Fear is such a Hallow. The things we identify as fearful and face become wonderful influences on our life. When we face fear it is firstly an identification issue. Simply giving name to that which we fear renders it less frightening. Thus Voldemort eventually loses his power by his name being repeated by Harry Potter and friends, until he and his Death Eaters begin to target those who use his name for torture or death. The reductive quality of simply calling the most evil wizard "Tom" might have worked even better, as you remember Dumbledore always calls his former student.

Notice that Voldemort names his followers "Death Eaters". What a ridiculous name, but it suggests that they have conquered the fear we all have -- that of death. It is a common initiatic process to try and force the initiate to face this shared fear and release it. The idea being that this release will free a person to achieve whatever it is they are here to achieve. Marvelous books have been written on the subject, having characters either overcoming death itself through immortality or by making death's sting less frightful. Some New Thought folks and New Agers approach fear simply by saying "there is nothing to fear, all is well," but are they really dealing with the fear or just kicking it down the road a bit? On Halloween we conquer our fears by becoming that which we fear - ghosts, goblins, zombies, witches, aliens, monsters, or...uh...princesses.
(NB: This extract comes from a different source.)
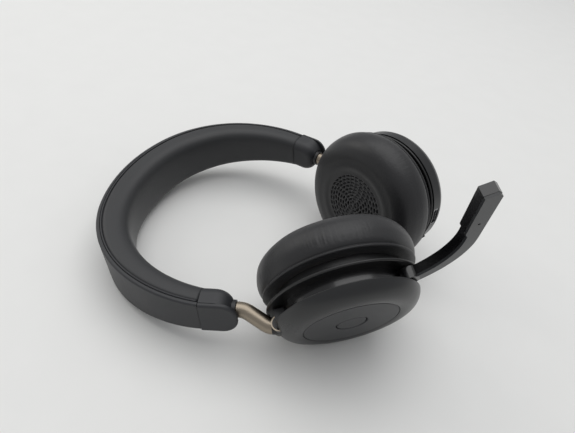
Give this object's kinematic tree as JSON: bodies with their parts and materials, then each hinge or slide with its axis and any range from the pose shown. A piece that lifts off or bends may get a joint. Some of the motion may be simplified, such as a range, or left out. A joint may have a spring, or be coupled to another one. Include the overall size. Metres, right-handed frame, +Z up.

Somehow though these directions fail to be applied at the mundane level. We may have faced death itself and still be frightened of spiders. It's really ridiculous that we allow ourselves to indulge in little fears, but most of us do it. Currently, a huge fear looming over the world is the double-dip recession. OMG! We might be impoverished! To many, the crash of our financial systems was so overwhelming that they jumped out of windows or shot themselves dead - preferring the fear of death to the fear of poverty or financial and judicial retribution. People now are strategically foreclosing on homes they chose to buy because they don't want to stay committed to something that apparently has no real value, but what they really fear is that they are vulnerable, excruciatingly vulnerable. The fear of excruciating vulnerability is what is driving the economy to tatters. We might as well all be running through the streets naked right now for all the vulnerability in the air.

One of the reasons I think fear overtakes us is that we speed our lives up through consumption and grasping enough so that we don't have to consider what frightens us very much. Keeping the Hallows at bay, we think, is going to save us, but really all that strategy accomplishes is to guarantee that we will carry that fear with us into every decision we make, and that it will nag us endlessly and that it will become a bigger shadow looming over us. Part of the purpose of the Dark Night of the Soul is to finally face these shadows (darkness) in our own hearts and confront them. Rarely is this a picnic in the park, and it can be nicely compared with annihilation. Very uncomfortable.

If you read yesterday's blog, you know that I suspect a fear of mine has been dogging me since I had my first child, and I don't really know how to name it. So, today I decided I would call it my Hallow as a substitute acknowledgment until I can really see what it is exactly. I'm acknowledging the Hallow has been with me for about fourteen years. It's a nice, big, looming shadow that even at high noon doesn't go away. That's a long time to carry something like a fear, and no doubt it has put on weight (like I have) over those years of avoidance. There are even specific times when I felt the heft of it. I kept thinking I was facing it, but the fact that I'm still quite stymied makes me absolutely sure that I have not yet looked it in the eyes. Giving it a name is my way of saying, "I know you're there, Hallow, and I'm going to get to you. Know that, Hallow, I'm going to get to you. I am."

The Hallow is laughing back at me now, but that won't last.